Peace within the body requires peace between every part. Every group of believers will experience internal conflict at times, but seeking peace will help us resolve issues in the context of Christian love.
The second trait Paul mentions in this verse is simple: an attitude of thanksgiving. Paul mentions thanks multiple times in this letter, showing the importance of gratitude in the Christian life.
Colossians 3:16 NLT “Let the message about Christ, in all its richness, fill your lives. Teach and counsel each other with all the wisdom he gives. Sing psalms and hymns and spiritual songs to God with thankful hearts.”

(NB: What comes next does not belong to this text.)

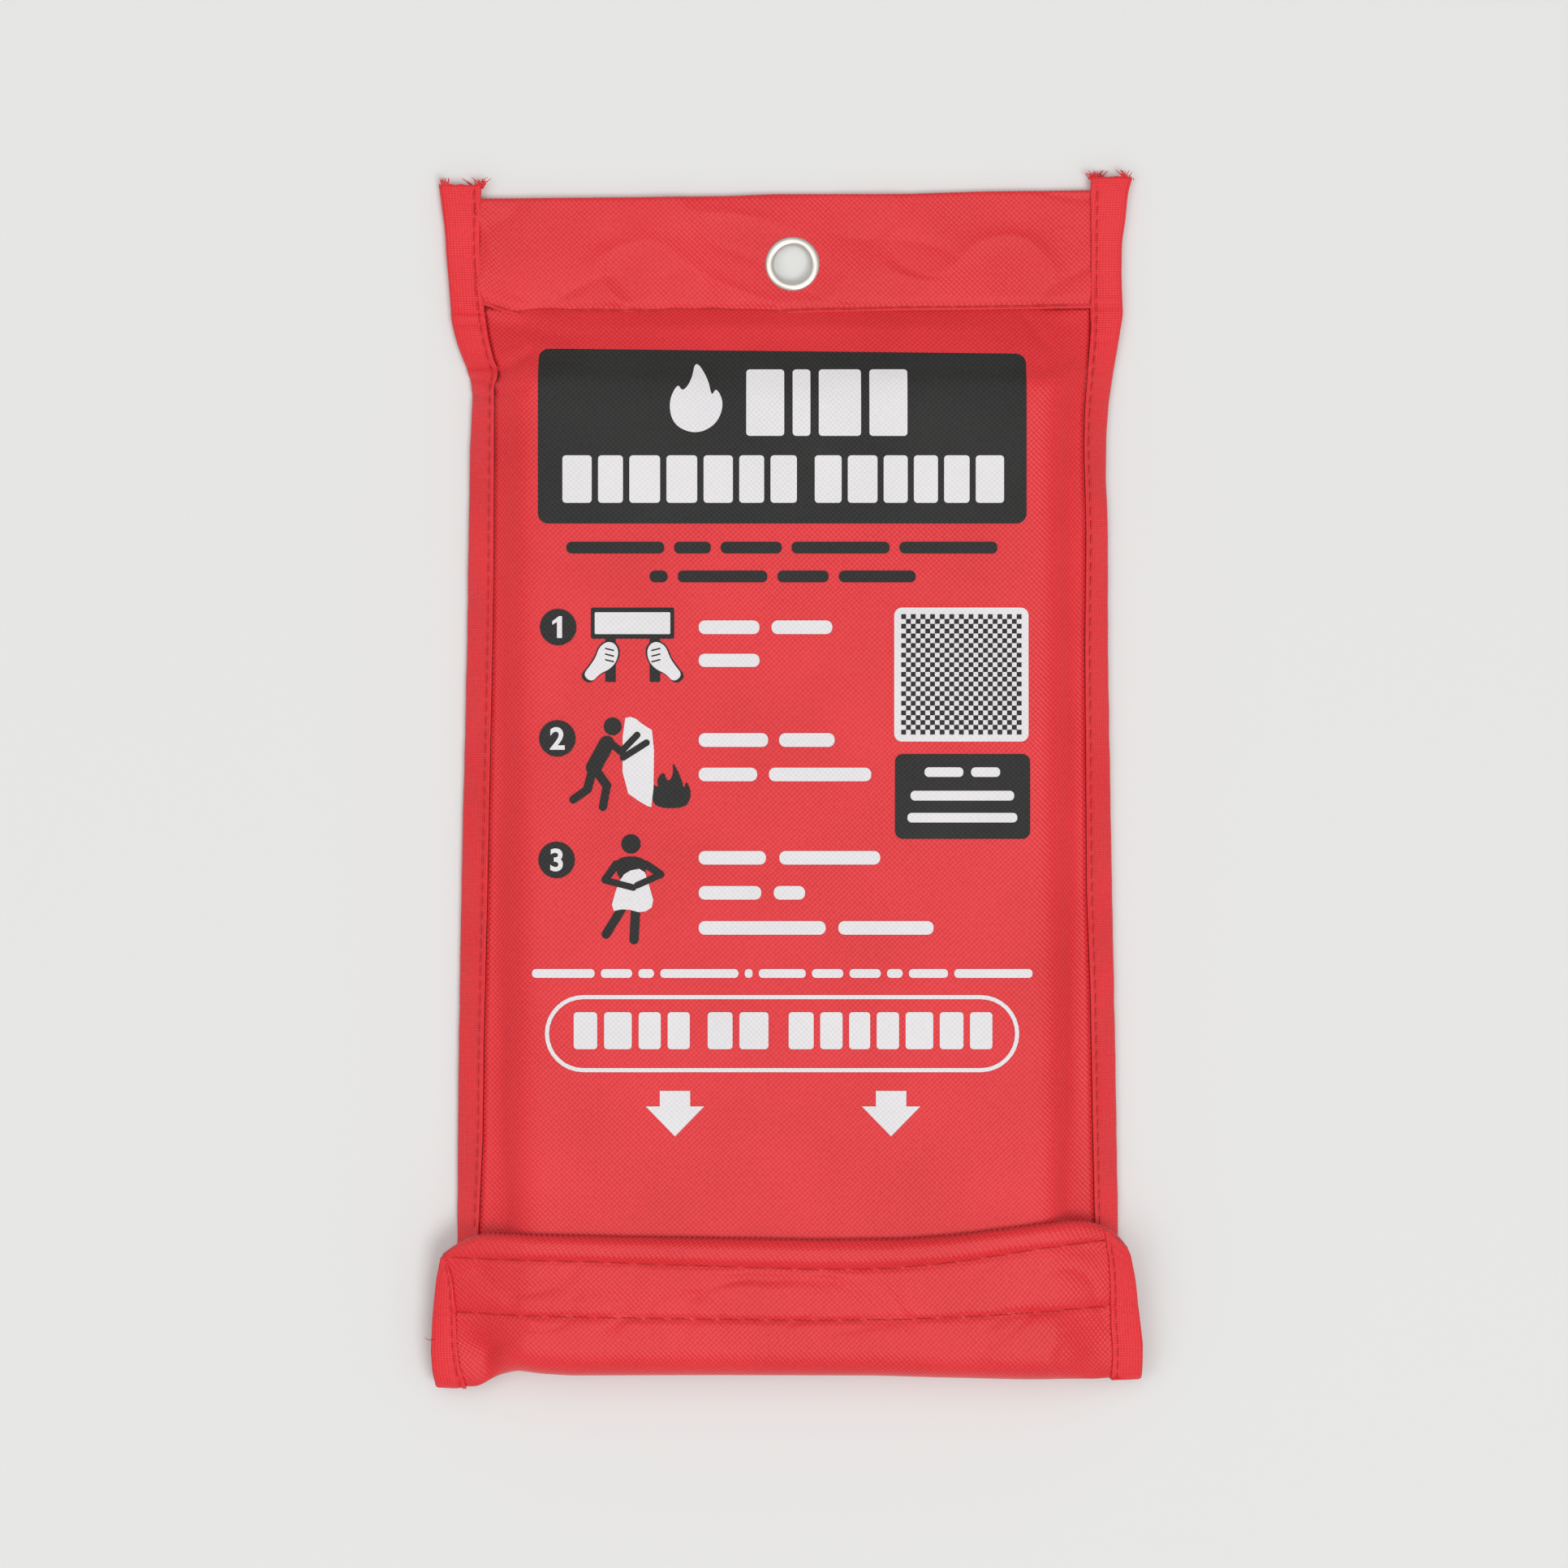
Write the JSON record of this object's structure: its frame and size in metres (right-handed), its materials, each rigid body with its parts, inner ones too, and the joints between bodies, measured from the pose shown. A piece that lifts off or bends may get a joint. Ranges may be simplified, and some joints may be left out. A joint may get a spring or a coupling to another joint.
{
  "type": "fire blanket in a hanging pouch",
  "caption": "Folded fire blanket in a red fabric wall pouch with a hanging eyelet, a hook-and-loop bottom flap and pull tabs.",
  "frame": {"origin": "centre of the footprint on the surface that the pouch lies on, at the level of the back cloth", "axes": "+Y along the pouch towards the hanging eyelet, +Z out of the printed front, +X to the right as the front is read"},
  "size_m": [0.1836, 0.3122, 0.0173],
  "materials": {
    "red_cloth": "coated plain-weave polyester, soft sheen",
    "red_tape": "woven binding tape, matt",
    "red_thread": "sewing thread",
    "hook_and_loop": "hook-and-loop tape",
    "nickel": "nickel-plated, polished",
    "glass_cloth": "woven glass cloth",
    "black_webbing": "ribbed webbing"
  },
  "bodies": {
    "pouch": {"back_panel": "red_cloth", "front_panel": "red_cloth", "header_facing": "red_cloth", "left_tape": "red_tape", "right_tape": "red_tape", "eyelet": "nickel", "eyelet_washer": "nickel", "loop_patch_left": "hook_and_loop", "loop_patch_centre": "hook_and_loop", "loop_patch_right": "hook_and_loop", "header_thread": "red_thread", "left_seam_thread": "red_thread", "right_seam_thread": "red_thread"},
    "bottom_fold": {"fold_strip": "red_cloth", "left_fold_tape": "red_tape", "right_fold_tape": "red_tape"},
    "flap": {"flap_panel": "red_cloth", "flap_hem": "red_cloth", "left_flap_tape": "red_tape", "right_flap_tape": "red_tape", "hook_strip": "hook_and_loop", "hem_thread": "red_thread", "hook_thread": "red_thread"},
    "blanket": {"folded_blanket": "glass_cloth", "left_tab_anchor": "black_webbing", "right_tab_anchor": "black_webbing"},
    "left_tab": {"left_pull_tab": "black_webbing"},
    "right_tab": {"right_pull_tab": "black_webbing"}
  },
  "joints": [
    {"name": "fold_open", "type": "hinge", "parent": "pouch", "child": "bottom_fold", "pos_m": [0, -0.1548, 0.0005], "axis": [1, 0, 0], "range_deg": [0, 90]},
    {"name": "flap_open", "type": "hinge", "parent": "bottom_fold", "child": "flap", "pos_m": [0, -0.1548, 0.0164], "axis": [1, 0, 0], "range_deg": [0, 90]},
    {"name": "blanket_pull", "type": "slide", "parent": "pouch", "child": "blanket", "axis": [0, -1, 0], "range_m": [0, 0.28], "deforming": ["fold_strip"]},
    {"name": "left_tab_turn", "type": "hinge", "parent": "blanket", "child": "left_tab", "pos_m": [-0.045, -0.1537, 0.0081], "axis": [1, 0, 0], "range_deg": [0, 162]},
    {"name": "right_tab_turn", "type": "hinge", "parent": "blanket", "child": "right_tab", "pos_m": [0.045, -0.1537, 0.0081], "axis": [1, 0, 0], "range_deg": [0, 162]}
  ],
  "couplings": [
    {"joint": "flap_open", "follows": "fold_open", "ratio": 1},
    {"joint": "left_tab_turn", "follows": "fold_open", "ratio": 1.8},
    {"joint": "right_tab_turn", "follows": "fold_open", "ratio": 1.8}
  ]
}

In verses 12 through 15, Paul describes ten positive behaviors which Christians are supposed to practice. This important verse offers an eleventh trait: letting the “word of Christ dwell in you richly.” The “word of Christ” refers to Christ’s teachings, both directly as found in the Gospels as well as those explained by the apostles. According to Paul, the teachings of Jesus “live” within believers in a powerful way.
This verse lists three specific applications of Christ’s word dwelling in the life of a believer.

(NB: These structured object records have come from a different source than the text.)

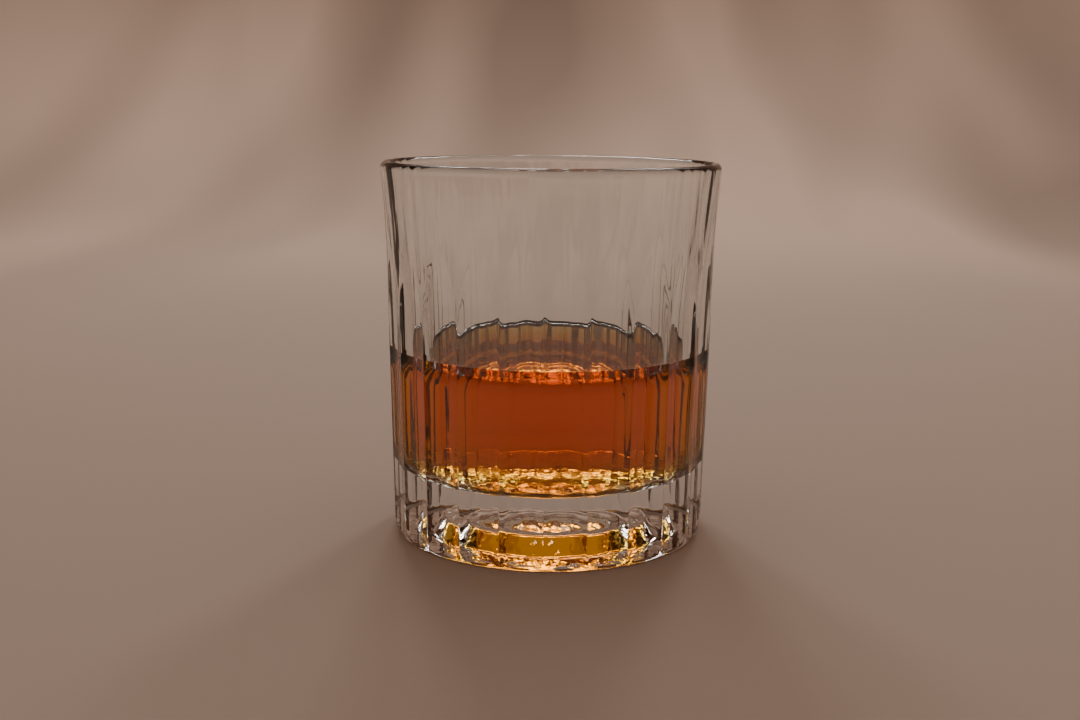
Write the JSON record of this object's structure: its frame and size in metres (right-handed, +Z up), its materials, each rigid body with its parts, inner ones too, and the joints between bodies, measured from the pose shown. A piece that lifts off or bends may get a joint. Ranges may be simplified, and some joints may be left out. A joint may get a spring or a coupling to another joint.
{
  "type": "whiskey tumbler",
  "caption": "Round straight-sided glass tumbler with tall, slightly hollow panels, a plain flared lip and a thick clear base, holding a pour of whiskey.",
  "frame": {"origin": "on the table, at the centre of the ring that the glass stands on", "axes": "+Z up along the glass's axis towards its mouth; a ridge between two panels points along -Y, towards the front"},
  "size_m": [0.085, 0.085, 0.094],
  "materials": {
    "clear_glass": "clear fire-polished pressed glass",
    "whiskey": "clear amber liquid"
  },
  "bodies": {
    "root": {"tumbler": "clear_glass", "whiskey": "whiskey"}
  },
  "joints": []
}
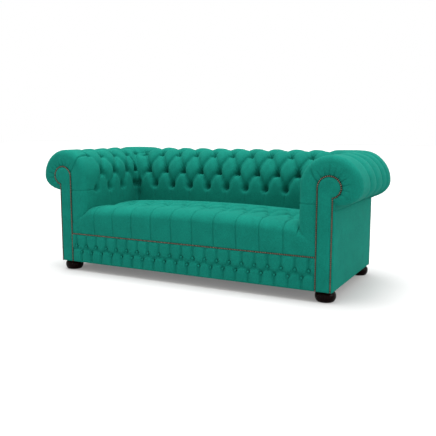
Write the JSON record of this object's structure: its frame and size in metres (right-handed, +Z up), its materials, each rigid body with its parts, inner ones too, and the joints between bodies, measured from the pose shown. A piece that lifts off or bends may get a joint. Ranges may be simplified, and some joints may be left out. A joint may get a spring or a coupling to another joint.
{
  "type": "chesterfield sofa",
  "caption": "Low tufted sofa with rolled arms and a rolled back of one height, a sewn tufted seat, padded scroll facings with nail trim, a buttoned front border and turned bun feet.",
  "frame": {"origin": "centre of the bounding box, on the floor that the feet stand on", "axes": "+X along the width, to the right of someone who looks at the front, +Y to the back, +Z up"},
  "size_m": [2.176, 0.983, 0.805],
  "materials": {
    "cover": "emerald green wool velvet with a short soft nap",
    "foot_wood": "near black mahogany, polished",
    "frame_wood": "planed hardwood, bare",
    "nail_metal": "antique brown brass, domed heads",
    "steel": "drawn wire and zinc plated bolts",
    "foam": "soft open-cell foam",
    "lining": "black woven lining cloth"
  },
  "bodies": {
    "root": {"front_rail": "frame_wood", "back_rail": "frame_wood", "left_side_rail": "frame_wood", "right_side_rail": "frame_wood", "centre_brace": "frame_wood", "left_front_post": "frame_wood", "right_front_post": "frame_wood", "left_back_post": "frame_wood", "right_back_post": "frame_wood", "left_roll_block": "frame_wood", "right_roll_block": "frame_wood", "left_arm_top_rail": "frame_wood", "right_arm_top_rail": "frame_wood", "back_top_rail": "frame_wood", "left_arm_tack_rail": "frame_wood", "right_arm_tack_rail": "frame_wood", "back_tack_rail": "frame_wood", "left_back_upright": "frame_wood", "right_back_upright": "frame_wood", "left_scroll_board": "frame_wood", "right_scroll_board": "frame_wood", "left_front_glue_block": "frame_wood", "right_front_glue_block": "frame_wood", "left_back_glue_block": "frame_wood", "right_back_glue_block": "frame_wood", "left_front_foot": "foot_wood", "right_front_foot": "foot_wood", "left_back_foot": "foot_wood", "right_back_foot": "foot_wood", "left_front_foot_bolt": "steel", "right_front_foot_bolt": "steel", "left_back_foot_bolt": "steel", "right_back_foot_bolt": "steel", "seat_spring_1": "steel", "seat_spring_2": "steel", "seat_spring_3": "steel", "seat_spring_4": "steel", "seat_spring_5": "steel", "seat_spring_6": "steel", "seat_spring_7": "steel", "seat_spring_8": "steel", "seat_spring_9": "steel", "spring_cloth": "lining", "seat_foam": "foam", "seat_pad": "cover", "back_pad": "cover", "left_arm_pad": "cover", "right_arm_pad": "cover", "front_border": "cover", "left_facing": "cover", "right_facing": "cover", "left_outside_arm_panel": "cover", "right_outside_arm_panel": "cover", "outside_back_panel": "cover", "left_facing_nail_trim": "nail_metal", "right_facing_nail_trim": "nail_metal", "border_nail_trim": "nail_metal", "dust_cover": "lining"}
  },
  "joints": []
}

The first two aspects are noted together: teaching and admonition. Christ’s word can instruct us, which is “teaching.” At the same time, Christ’s word can also show us where we are wrong. The word of Christ gives us guidance in how to correct mistakes in what we believe and what we do.
Third, Paul encourages the singing of various types of spiritual songs. This singing was to be done with an attitude of thanksgiving. Singing praise to God is largely associated with showing our gratitude to Him, rather than focusing on ourselves or our own desires.
Colossians 3:17 NLT “And whatever you do or say, do it as a representative of the Lord Jesus, giving thanks through him to God the Father.”
Over these recent verses, Paul has listed 11 negative traits to avoid, and 11 positive traits for believers to mimic. In this verse, he summarizes his teaching with the all-encompassing phrase “whatever you do.”
Anything unmentioned in his list is to be understood from his words in this verse. This includes what we say and how we act. Our relationship with Christ is not about a set of rules—human minds could never make enough individual rules to cover every possible situation. Instead, we are to submit everything, and every moment to Christ. Instead of living by a checklist, we are to submit to Him in “whatever” we think or do.We are to “do everything in the name of the Lord Jesus.” The final phrase “giving thanks to God the Father through him” We thank God the Father, in the name of Jesus. It is through Jesus we are saved and have a new life!
As we partake each of the elements of Holy communion, I was reminded of this passage found in :
Matthew 26:39 NLT “He went on a little farther and bowed with his face to the ground, praying, ‘My Father! If it is possible, let this cup of suffering be taken away from me. Yet I want your will to be done, not mine.’”
This is the confidence we have that Jesus is such a perfect example of HOLY LIVING!.
IN THE MOMENT WHERE He was at His most vulnerable, asking his Father…. If there might be any other way…. And in the same moment to realized that no matter what you are facing…. God’s will is still better than yours. There will be a great outcome… For generations and ever after.